For Hamilton, now in scarlet for 2025 alongside Leclerc, the Zandvoort message wasn’t about a breakthrough upgrade or a magic setup window. It was about breathing room. About rolling into an FP1 and not chasing a lap time the car can’t give. About letting the SF-25 come to him.

That’s not to say Ferrari’s ceiling is suddenly high enough to bother the polesitters every weekend; it isn’t. But there’s a meaningful distinction between squeezing everything out of a tricky car and trying to will it into something it’s not. The former wins you Sundays you have no business winning. The latter drains the tank.

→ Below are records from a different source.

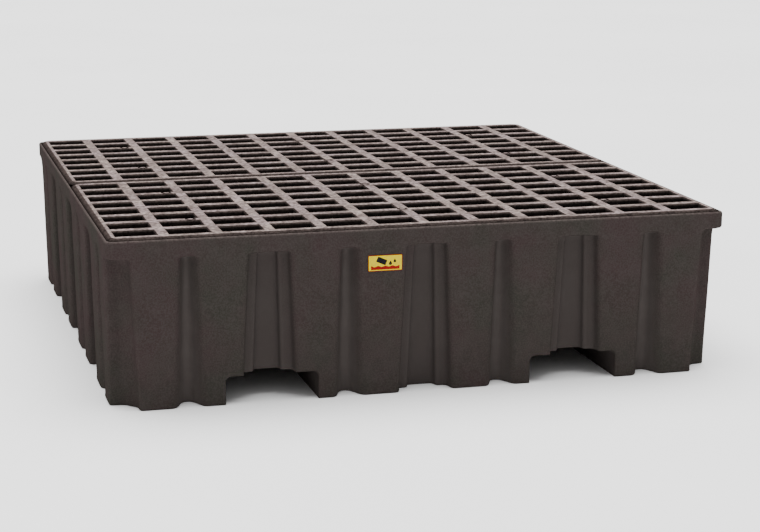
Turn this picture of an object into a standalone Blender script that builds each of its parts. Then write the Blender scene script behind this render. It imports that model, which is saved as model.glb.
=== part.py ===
"""Four-drum spill containment pallet: a one-piece plastic sump, two lift-off grates and a label.

Metres, +Z up. The pallet stands on z = 0, centred on the origin, and its front faces -Y.
"""
import math

import bmesh
import bpy
from mathutils import Matrix, Vector

# Overall envelope
HALF = 0.654
HEIGHT = 0.352
GAP = 0.0003
CUT_PAST = 0.010

# Sump shell
WALL = 0.005
FLOOR = 0.006
WALL_TOP = 0.3085
WALL_ROOT = 0.3175
LEDGE = 0.314
RIM_TOP = 0.3475
RIM_INNER = 0.6492
RIM_EDGE = 0.0035
RIM_CORNER = 0.028
RIM_BREAK = 0.001
RECESS_RADIUS = RIM_CORNER - (HALF - RIM_INNER)
BASIN_TAPER = 0.012
BASIN_PAST = 0.002
FACE_ROOT = 0.6538
FACE_TOP = 0.6525
FACE_BOTTOM = 0.6474

# Wall corrugation: distance between grooves, and which steps along a wall are narrow or wide
PITCH = 0.1639
NARROW_AT = (-3, -1, 1, 3)
WIDE_AT = (-2, 0, 2)

# Groove sections as half widths from the mouth inwards, then depths: top of wall, ground
NARROW_TOP = (0.0190, 0.0055, 0.033)
NARROW_BOTTOM = (0.0275, 0.0090, 0.042)
WIDE_TOP = (0.0420, 0.0390, 0.0200, 0.0180, 0.024, 0.040)
WIDE_BOTTOM = (0.0560, 0.0525, 0.0300, 0.0280, 0.031, 0.050)

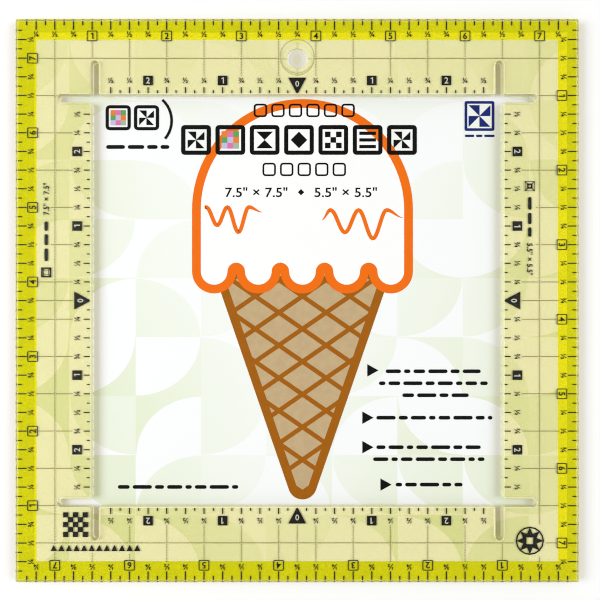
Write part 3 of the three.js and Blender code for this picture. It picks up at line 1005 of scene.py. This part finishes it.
def stage_floor():
    mesh = bpy.data.meshes.new("studio_floor")
    corners = [(x * FLOOR_HALF, y * FLOOR_HALF, 0) for x, y in ((-1, -1), (1, -1), (1, 1), (-1, 1))]
    mesh.from_pydata(corners, [], [(0, 1, 2, 3)])
    mesh.materials.append(floor_look())
    floor = bpy.data.objects.new("studio_floor", mesh)
    floor.location.z = -FLOOR_DROP
    bpy.context.scene.collection.objects.link(floor)


def soft_light(name, place, power):
    """A square lamp that faces the middle of the ruler."""
    lamp = bpy.data.lights.new(name, "AREA")
    lamp.shape = "RECTANGLE"
    lamp.size = LAMP_SIDE
    lamp.size_y = LAMP_SIDE
    lamp.energy = power
    made = bpy.data.objects.new(name, lamp)
    made.location = place
    made.rotation_euler = (-Vector(place)).to_track_quat("-Z", "Y").to_euler()
    bpy.context.scene.collection.objects.link(made)


def studio_world():
    """An even pale room, with a dim patch straight overhead where the camera and its stand are."""
    world = bpy.data.worlds.new("studio")
    world.use_nodes = True
    tree = world.node_tree
    up = tree.nodes.new("ShaderNodeSeparateXYZ")
    dim = tree.nodes.new("ShaderNodeMapRange")
    tree.links.new(tree.nodes.new("ShaderNodeTexCoord").outputs["Generated"], up.inputs[0])
    tree.links.new(up.outputs[2], dim.inputs[0])
    heights_and_strengths = (OVERHEAD_FROM, OVERHEAD_FULL, ROOM_STRENGTH, OVERHEAD_STRENGTH)
    for socket, value in zip(list(dim.inputs)[1:5], heights_and_strengths):
        socket.default_value = value
    tree.links.new(dim.outputs[0], tree.nodes["Background"].inputs["Strength"])
    tree.nodes["Background"].inputs["Color"].default_value = (1, 1, 1, 1)
    bpy.context.scene.world = world


def overhead_camera():
    camera = bpy.data.cameras.new("camera")
    camera.sensor_width = 36
    camera.lens = camera.sensor_width * CAMERA_HEIGHT / FRAME_WIDTH
    camera.clip_start = 0.01
    eye = bpy.data.objects.new("camera", camera)
    eye.location = (CAMERA_X, CAMERA_Y, PLATE_LAYER[1] + CAMERA_HEIGHT)
    bpy.context.scene.collection.objects.link(eye)
    return eye


stage_floor()
for way, power in LAMP_POWERS.items():
    soft_light(f"soft_light_{way + 1}", (LAMP_ASIDE * way, LAMP_BACK, LAMP_HEIGHT), power)
studio_world()
bpy.context.scene.camera = overhead_camera()

# Light has to pass the plate, the film, the band and the prints, so it needs many bounces.
scene = bpy.context.scene
scene.view_settings.view_transform = "Standard"
scene.cycles.transparent_max_bounces = 24
scene.cycles.transmission_bounces = 16
scene.cycles.max_bounces = 16
scene.cycles.caustics_refractive = False
scene.cycles.caustics_reflective = False
scene.cycles.filter_width = 1.1
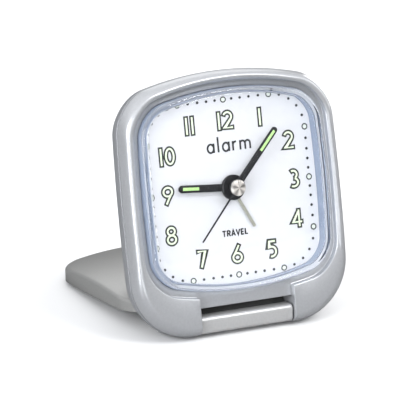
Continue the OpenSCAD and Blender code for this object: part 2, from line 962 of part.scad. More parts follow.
module case_screws() {
    top = screw_seat_z - head_t;
    x = case_screw.x;
    y = case_screw.y;
    color("lightsteelblue")
        on_face()
            mirrored() {
                difference() {
                    disc(case_screw, head_r, top, screw_seat_z - eps);
                    box([x - 1.1, y - 0.2, top - 1], [x + 1.1, y + 0.2, top + 0.4]);
                    box([x - 0.2, y - 1.1, top - 1], [x + 0.2, y + 1.1, top + 0.4]);
                }
                disc(case_screw, screw_r, top + 0.5, screw_end_z);
            }
}

front_housing();
rear_housing();
lens();
dial();
cover();
hinge_pin();
alarm_hand();
hour_hand();
hour_lume();
minute_hand();
minute_lume();
second_hand();
hub_cap();
alarm_wheel();
hour_wheel();
motion_wheel();
minute_pipe();
clutch_washer();
centre_wheel();
third_wheel();
second_wheel();
intermediate_wheel();
rotor();
stator();
coil();
movement_front_plate();
movement_back_plate();
movement_screws();
circuit_board();
quartz_crystal();
chip();
buzzer();
battery();
positive_contact();
negative_spring();
battery_door();
time_set_gear();
time_set_knob();
alarm_set_gear();
alarm_set_knob();
alarm_switch();
case_screws();
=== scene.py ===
import json
import math

import bmesh
import bpy
from mathutils import Matrix, Vector


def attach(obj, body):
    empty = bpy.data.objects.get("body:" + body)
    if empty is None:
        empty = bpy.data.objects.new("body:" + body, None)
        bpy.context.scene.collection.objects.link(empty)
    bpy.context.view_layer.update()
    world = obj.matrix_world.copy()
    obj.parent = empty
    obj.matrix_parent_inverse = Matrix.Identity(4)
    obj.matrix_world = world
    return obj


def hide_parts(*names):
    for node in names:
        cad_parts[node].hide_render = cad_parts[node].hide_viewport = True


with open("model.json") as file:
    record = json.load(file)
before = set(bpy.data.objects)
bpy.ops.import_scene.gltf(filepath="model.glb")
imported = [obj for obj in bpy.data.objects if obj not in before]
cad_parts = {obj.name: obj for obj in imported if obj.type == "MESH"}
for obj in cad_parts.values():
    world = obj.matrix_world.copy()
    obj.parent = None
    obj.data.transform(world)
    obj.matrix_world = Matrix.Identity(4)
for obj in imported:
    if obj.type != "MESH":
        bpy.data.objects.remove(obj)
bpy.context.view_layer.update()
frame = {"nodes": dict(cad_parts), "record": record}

# ---- stance: the same numbers as the CAD part, in millimetres and degrees ----
LEAN = 13.8
SWING = 278.7
SETBACK = 24.3
HINGE = (0.0, -40.5, 0.6)
COVER_TOP, COVER_RIM = 32.6, 3.15


def turned_about_hinge(v, n, swing=SWING):
    a, b = v - HINGE[1], n - HINGE[2]
    c, s = math.cos(math.radians(swing)), math.sin(math.radians(swing))
    return a * c - b * s + HINGE[1], a * s + b * c + HINGE[2]


FAR_EDGE = turned_about_hinge(COVER_TOP, COVER_RIM)
DIAL_HEIGHT = -FAR_EDGE[0] * math.cos(math.radians(LEAN)) - FAR_EDGE[1] * math.sin(math.radians(LEAN))
FACE = (Matrix.Scale(0.001, 4) @ Matrix.Translation((0, -SETBACK, DIAL_HEIGHT))
        @ Matrix.Rotation(math.radians(90 - LEAN), 4, "X"))
FOLDED = (Matrix.Translation(HINGE) @ Matrix.Rotation(math.radians(SWING), 4, "X")
          @ Matrix.Translation([-c for c in HINGE]))
FLAT = Matrix.Identity(4)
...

Hamilton hinted during the summer shutdown that he’d “keep going even when it’s difficult.” At Zandvoort, you could hear what that looks like. A lighter touch on the radio. A driver working with his tools, not raging against them. And a team that, for one afternoon at least, seemed to exhale with him.

Whether it sticks is the next chapter. The calendar doesn’t get easier, and Ferrari still face a development race they can’t afford to lose. But if you were looking for a sign that Hamilton’s move to Maranello can click beyond the soundbites, Zandvoort offered one: same car, different energy. Sometimes, that’s where the lap time starts.